Entretanto, há um outro lado da moeda que precisa ser considerado. Muitos entregadores escolhem essa modalidade de trabalho exatamente pela flexibilidade e pela possibilidade de ganhar mais do que o salário mínimo. Em um mercado de trabalho formal cada vez mais competitivo e com salários baixos, a promessa de renda superior e autonomia atrai milhares de brasileiros para as plataformas de entrega.
Conversamos com alguns entregadores que se posicionam contra a fala do ministro. João Carlos, de 32 anos, trabalha como entregador de bicicleta há dois anos e defende veementemente a sua escolha. “Eu já trabalhei em vários empregos com carteira assinada, mas o salário nunca passava de um salário mínimo. Agora, consigo fazer meu próprio horário e ganhar bem mais. Para mim, isso é ser empreendedor”, argumenta.
Maria Fernanda, de 28 anos, compartilha uma visão similar. “Eu entendo que não temos os mesmos direitos que um empregado formal, mas a liberdade que eu tenho vale muito. Posso trabalhar quando quero e ainda ganho mais do que ganhava como recepcionista. Regularizar é importante, mas não quero perder essa autonomia”, diz ela.
É evidente que há uma necessidade urgente de encontrar um equilíbrio. A regularização do trabalho dos entregadores por aplicativo é essencial para garantir direitos básicos e uma rede de proteção social. No entanto, é igualmente crucial que essas regulações não eliminem a flexibilidade e a oportunidade de ganhos maiores que atraem tantos para essa forma de trabalho.

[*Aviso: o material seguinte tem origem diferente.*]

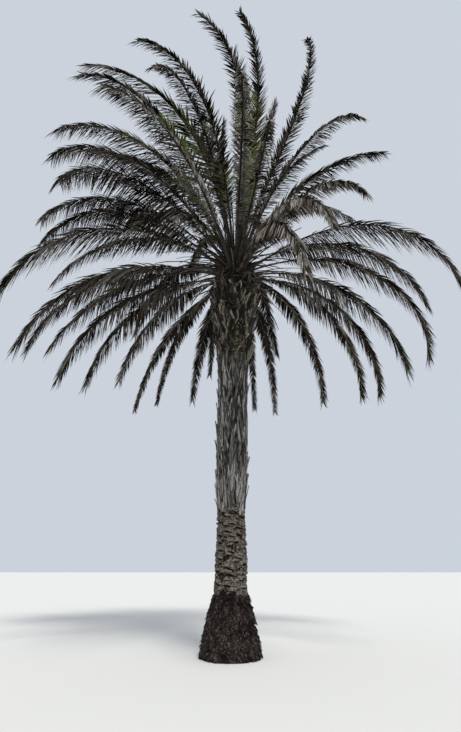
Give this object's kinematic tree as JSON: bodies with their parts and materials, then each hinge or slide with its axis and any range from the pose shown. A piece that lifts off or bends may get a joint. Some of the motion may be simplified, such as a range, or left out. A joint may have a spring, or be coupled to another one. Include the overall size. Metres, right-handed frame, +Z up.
{
  "type": "date palm tree",
  "caption": "Whole date palm: a leaning trunk with a fibrous root flare and cut leaf bases under a full crown of dry, arching fronds.",
  "frame": {"origin": "centre of the trunk's flat cut at ground level", "axes": "+Z up along the trunk, +X to the viewer's right, -Y towards the viewer"},
  "size_m": [9.8265, 10.5944, 13.2858],
  "materials": {
    "bark": "rough weathered fibre",
    "dry_frond": "dry matt leaf",
    "green_frond": "matt leaf"
  },
  "bodies": {
    "root": {"trunk": "bark", "spear_frond_1": "green_frond", "spear_frond_2": "green_frond", "spear_frond_3": "green_frond", "hooked_frond_1": "dry_frond", "hooked_frond_2": "dry_frond", "hooked_frond_3": "dry_frond", "leader_frond_1": "dry_frond", "leader_frond_2": "dry_frond", "leader_frond_3": "dry_frond", "leader_frond_4": "dry_frond", "leader_frond_5": "dry_frond", "leader_frond_6": "dry_frond", "side_frond_1": "dry_frond", "side_frond_2": "dry_frond", "crest_frond_1": "dry_frond", "crest_frond_2": "dry_frond", "crest_frond_3": "dry_frond", "crest_frond_4": "dry_frond", "crest_frond_5": "dry_frond", "stiff_frond_1": "dry_frond", "stiff_frond_2": "dry_frond", "upper_frond_1": "dry_frond", "upper_frond_2": "dry_frond", "upper_frond_3": "dry_frond", "upper_frond_4": "dry_frond", "upper_frond_5": "dry_frond", "middle_frond_1": "dry_frond", "middle_frond_2": "dry_frond", "middle_frond_3": "dry_frond", "rear_frond_1": "dry_frond", "lower_frond_1": "dry_frond", "lower_frond_2": "dry_frond", "lower_frond_3": "dry_frond", "lower_frond_4": "dry_frond", "lower_frond_5": "dry_frond", "arched_frond_1": "dry_frond", "arched_frond_2": "dry_frond", "arched_frond_3_inner": "dry_frond", "arched_frond_3_outer": "dry_frond", "arched_frond_4_inner": "dry_frond", "arched_frond_4_outer": "dry_frond", "arched_frond_5_inner": "dry_frond", "arched_frond_5_outer": "dry_frond", "arched_frond_6_inner": "dry_frond", "arched_frond_6_outer": "dry_frond", "arched_frond_7": "dry_frond", "low_frond_1": "dry_frond", "low_frond_2": "dry_frond", "low_frond_3": "dry_frond", "low_frond_4": "dry_frond", "forward_frond_1": "dry_frond", "forward_frond_2": "dry_frond", "forward_frond_3": "dry_frond", "forward_frond_4": "dry_frond", "skirt_frond_1": "dry_frond", "skirt_frond_2": "dry_frond"}
  },
  "joints": []
}
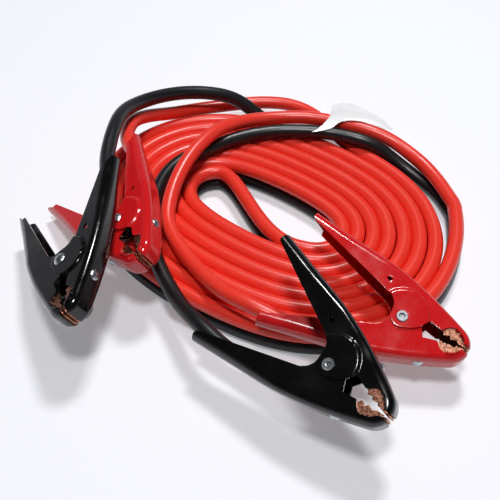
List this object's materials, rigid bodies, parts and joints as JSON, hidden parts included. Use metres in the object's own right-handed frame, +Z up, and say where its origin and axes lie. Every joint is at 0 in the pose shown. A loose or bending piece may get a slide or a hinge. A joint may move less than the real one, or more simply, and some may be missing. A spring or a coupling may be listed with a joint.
{
  "type": "booster cables",
  "caption": "Coiled heavy-duty booster cables with red and black conductors and sprung clamps with copper-lined jaws.",
  "frame": {"origin": "bottom centre of the box round the clamps and their fittings, on the ground that the coil lies on", "axes": "+Z up, square to the ground; +X along the long side of the clamps' spread, from the left clamps to the red front clamp; +Y from the front clamps towards the back of the coil"},
  "size_m": [0.3694, 0.3917, 0.0865],
  "materials": {
    "red_insulation": "satin",
    "black_insulation": "satin",
    "red_paint": "gloss",
    "black_paint": "gloss",
    "copper": "satin",
    "zinc_rivet": "satin",
    "spring_steel": "oiled black",
    "label_paper": "matte"
  },
  "bodies": {
    "cable_set": {"red_coil": "red_insulation", "black_coil": "black_insulation", "front_red_lead": "red_insulation", "front_black_lead": "black_insulation", "left_red_lead": "red_insulation", "left_black_lead": "black_insulation", "label": "label_paper", "front_red_cable_half": "red_paint", "front_red_cable_jaw": "copper", "front_red_pivot_rivet": "zinc_rivet", "front_red_spring": "spring_steel", "front_red_cable_rivet": "zinc_rivet", "front_red_lug": "copper", "front_black_cable_half": "black_paint", "front_black_cable_jaw": "copper", "front_black_pivot_rivet": "zinc_rivet", "front_black_spring": "spring_steel", "front_black_cable_rivet": "zinc_rivet", "front_black_lug": "copper", "left_red_cable_half": "red_paint", "left_red_cable_jaw": "copper", "left_red_pivot_rivet": "zinc_rivet", "left_red_spring": "spring_steel", "left_red_cable_rivet": "zinc_rivet", "left_red_lug": "copper", "left_black_cable_half": "black_paint", "left_black_cable_jaw": "copper", "left_black_pivot_rivet": "zinc_rivet", "left_black_spring": "spring_steel", "left_black_cable_rivet": "zinc_rivet", "left_black_lug": "copper"},
    "front_red_free_side": {"front_red_free_half": "red_paint", "front_red_free_jaw": "copper", "front_red_free_rivet": "zinc_rivet"},
    "front_black_free_side": {"front_black_free_half": "black_paint", "front_black_free_jaw": "copper", "front_black_free_rivet": "zinc_rivet"},
    "left_red_free_side": {"left_red_free_half": "red_paint", "left_red_free_jaw": "copper", "left_red_free_rivet": "zinc_rivet"},
    "left_black_free_side": {"left_black_free_half": "black_paint", "left_black_free_jaw": "copper", "left_black_free_rivet": "zinc_rivet"}
  },
  "joints": [
    {"name": "front_red_clamp_opens", "type": "hinge", "parent": "cable_set", "child": "front_red_free_side", "pos_m": [0.126, -0.044, 0.0355], "axis": [-0.0128, -0.3135, 0.9495], "range_deg": [0, 30], "stiffness_Nm_per_rad": 3, "springref_deg": -34.38, "deforming": ["front_red_spring"]},
    {"name": "front_black_clamp_opens", "type": "hinge", "parent": "cable_set", "child": "front_black_free_side", "pos_m": [0.073, -0.098, 0.0535], "axis": [-0.3194, -0.3241, 0.8905], "range_deg": [0, 30], "stiffness_Nm_per_rad": 3, "springref_deg": -34.38, "deforming": ["front_black_spring"]},
    {"name": "left_red_clamp_opens", "type": "hinge", "parent": "cable_set", "child": "left_red_free_side", "pos_m": [-0.0775, 0.0395, 0.0485], "axis": [0.5144, 0.0554, -0.8558], "range_deg": [0, 30], "stiffness_Nm_per_rad": 3, "springref_deg": -34.38, "deforming": ["left_red_spring"]},
    {"name": "left_black_clamp_opens", "type": "hinge", "parent": "cable_set", "child": "left_black_free_side", "pos_m": [-0.1115, -0.0095, 0.0555], "axis": [0.5456, 0.0394, -0.8371], "range_deg": [0, 30], "stiffness_Nm_per_rad": 3, "springref_deg": -34.38, "deforming": ["left_black_spring"]}
  ]
}
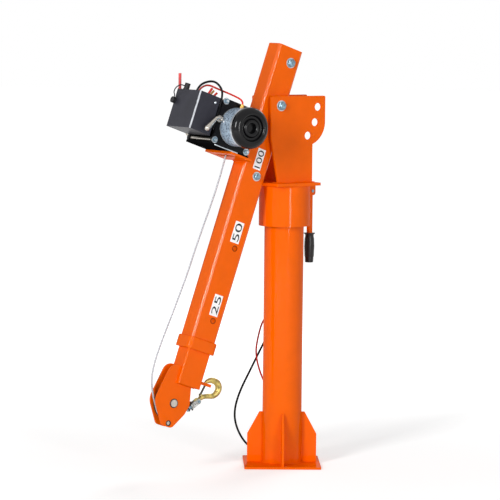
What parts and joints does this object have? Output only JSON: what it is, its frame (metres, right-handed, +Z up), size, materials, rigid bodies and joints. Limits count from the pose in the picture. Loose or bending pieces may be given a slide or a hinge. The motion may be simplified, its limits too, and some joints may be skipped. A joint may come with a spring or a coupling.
{
  "type": "pickup truck crane",
  "caption": "Orange pickup truck crane with a swivel post, a hanging telescopic boom, an electric winch and a hook on its pulley head",
  "frame": {"origin": "centre of the underside of the base plate, on the floor under the post", "axes": "+Z up along the post; +X and +Y square to the sides of the base plate; the boom hangs towards -X and a little -Y"},
  "size_m": [0.4745, 0.4142, 1.16],
  "materials": {
    "orange_paint": "gloss",
    "zinc_plate": "satin",
    "bright_rod": "gloss",
    "winch_black": "gloss",
    "motor_silver": "gloss",
    "gearbox_grey": "satin",
    "cap_gloss": "gloss",
    "box_plastic": "satin",
    "bush_plastic": "satin",
    "black_rubber": "satin",
    "red_rubber": "satin",
    "brass_post": "satin",
    "wire_rope": "satin",
    "gold_zinc": "satin",
    "latch_steel": "satin"
  },
  "bodies": {
    "base": {"base_plate": "orange_paint", "base_gussets": "orange_paint", "post_tube": "orange_paint", "post_cap": "orange_paint", "thrust_washer": "zinc_plate", "king_stud": "zinc_plate", "king_nut": "zinc_plate", "cable_grommet": "black_rubber", "lead_black": "black_rubber", "lead_red": "red_rubber", "lead_rings": "zinc_plate"},
    "head": {"head_sleeve": "orange_paint", "sleeve_bushes": "bush_plastic", "head_flange": "orange_paint", "fork_plate_near": "orange_paint", "fork_plate_far": "orange_paint", "pivot_bolt": "zinc_plate", "pivot_nut": "zinc_plate", "boom_rest": "orange_paint", "handle_bracket": "orange_paint", "handle_pin": "zinc_plate"},
    "handle": {"handle_bar": "orange_paint", "handle_grip": "black_rubber"},
    "outer_boom": {"outer_boom": "orange_paint", "boom_collar": "orange_paint", "pivot_tube": "orange_paint", "lock_bolt": "zinc_plate", "extension_bolts": "zinc_plate", "winch_bracket": "orange_paint", "winch_base": "winch_black", "winch_end_plates": "winch_black", "tie_rods": "bright_rod", "tie_bolts": "zinc_plate", "motor_body": "motor_silver", "motor_cap": "cap_gloss", "gearbox": "gearbox_grey", "control_box": "box_plastic", "box_lid": "box_plastic", "motor_terminal": "brass_post", "motor_lead_black": "black_rubber", "motor_lead_red": "red_rubber", "remote_socket": "box_plastic", "socket_cap": "box_plastic", "cap_strap": "black_rubber", "red_boot": "red_rubber"},
    "drum": {"drum": "winch_black", "rope_winding": "wire_rope"},
    "clutch_lever": {"clutch_lever": "bright_rod"},
    "inner_boom": {"inner_boom": "orange_paint", "pulley_cheeks": "orange_paint", "pulley_pins": "zinc_plate", "hook_lug": "orange_paint", "rope_run": "wire_rope", "rope_clamp": "zinc_plate", "clevis": "gold_zinc", "hook_pin": "zinc_plate"},
    "sheave": {"sheave": "bush_plastic"},
    "hook": {"hook": "gold_zinc"},
    "hook_latch": {"hook_latch": "latch_steel"}
  },
  "joints": [
    {"name": "head_swivel", "type": "hinge", "parent": "base", "child": "head", "pos_m": [0, 0, 0.776], "axis": [0, 0, 1], "continuous": true},
    {"name": "handle_fold", "type": "hinge", "parent": "head", "child": "handle", "pos_m": [0.07197, 0.04428, 0.753], "axis": [0.524, -0.8517, 0], "range_deg": [0, 90]},
    {"name": "boom_pivot", "type": "hinge", "parent": "head", "child": "outer_boom", "pos_m": [-0.03875, -0.02384, 0.9906], "axis": [-0.524, 0.8517, 0], "range_deg": [0, 113]},
    {"name": "boom_extension", "type": "slide", "parent": "outer_boom", "child": "inner_boom", "axis": [-0.2815, -0.1732, -0.9438], "range_m": [0, 0.41]},
    {"name": "sheave_spin", "type": "hinge", "parent": "inner_boom", "child": "sheave", "pos_m": [-0.30843, -0.18974, 0.19419], "axis": [-0.524, 0.8517, 0], "continuous": true},
    {"name": "drum_spin", "type": "hinge", "parent": "outer_boom", "child": "drum", "pos_m": [-0.17145, -0.10547, 0.93602], "axis": [-0.524, 0.8517, 0], "continuous": true},
    {"name": "clutch_turn", "type": "hinge", "parent": "outer_boom", "child": "clutch_lever", "pos_m": [-0.18236, -0.18968, 0.95897], "axis": [-0.524, 0.8517, 0], "range_deg": [0, 90]},
    {"name": "hook_swing", "type": "hinge", "parent": "inner_boom", "child": "hook", "pos_m": [-0.23543, -0.14484, 0.19204], "axis": [-0.524, 0.8517, 0], "range_deg": [0, 60]},
    {"name": "latch_open", "type": "hinge", "parent": "hook", "child": "hook_latch", "pos_m": [-0.22739, -0.13989, 0.20993], "axis": [-0.524, 0.8517, 0], "range_deg": [0, 30], "stiffness_Nm_per_rad": 0.02, "springref_deg": -17.19}
  ]
}
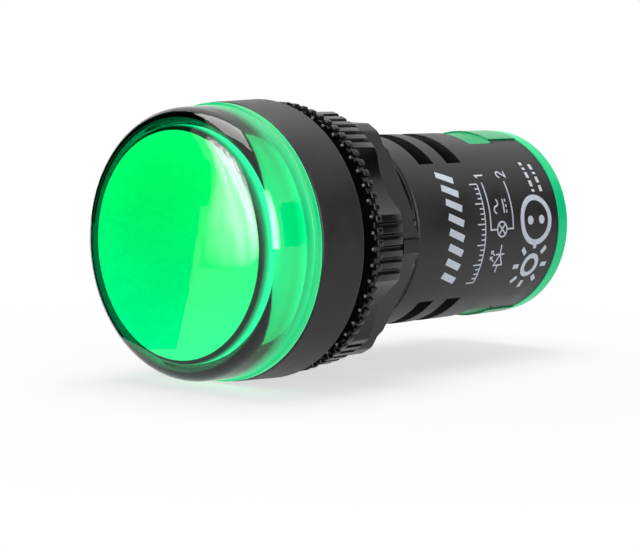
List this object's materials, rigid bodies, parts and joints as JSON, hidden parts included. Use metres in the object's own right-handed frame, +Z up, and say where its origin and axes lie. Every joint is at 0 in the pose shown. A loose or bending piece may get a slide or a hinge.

O desafio é complexo: como garantir direitos e proteção social sem sufocar a autonomia e a capacidade de renda que esses trabalhadores atualmente possuem? A resposta a essa pergunta pode definir o futuro do trabalho no Brasil e o equilíbrio entre proteção social e liberdade econômica.
Enquanto o debate continua, fica claro que qualquer solução precisará ouvir as vozes daqueles que estão no coração dessa questão: os próprios entregadores. Afinal, são eles que vivem diariamente a realidade das ruas, equilibrando a busca por melhores condições de vida com a liberdade de escolher como e quando trabalhar.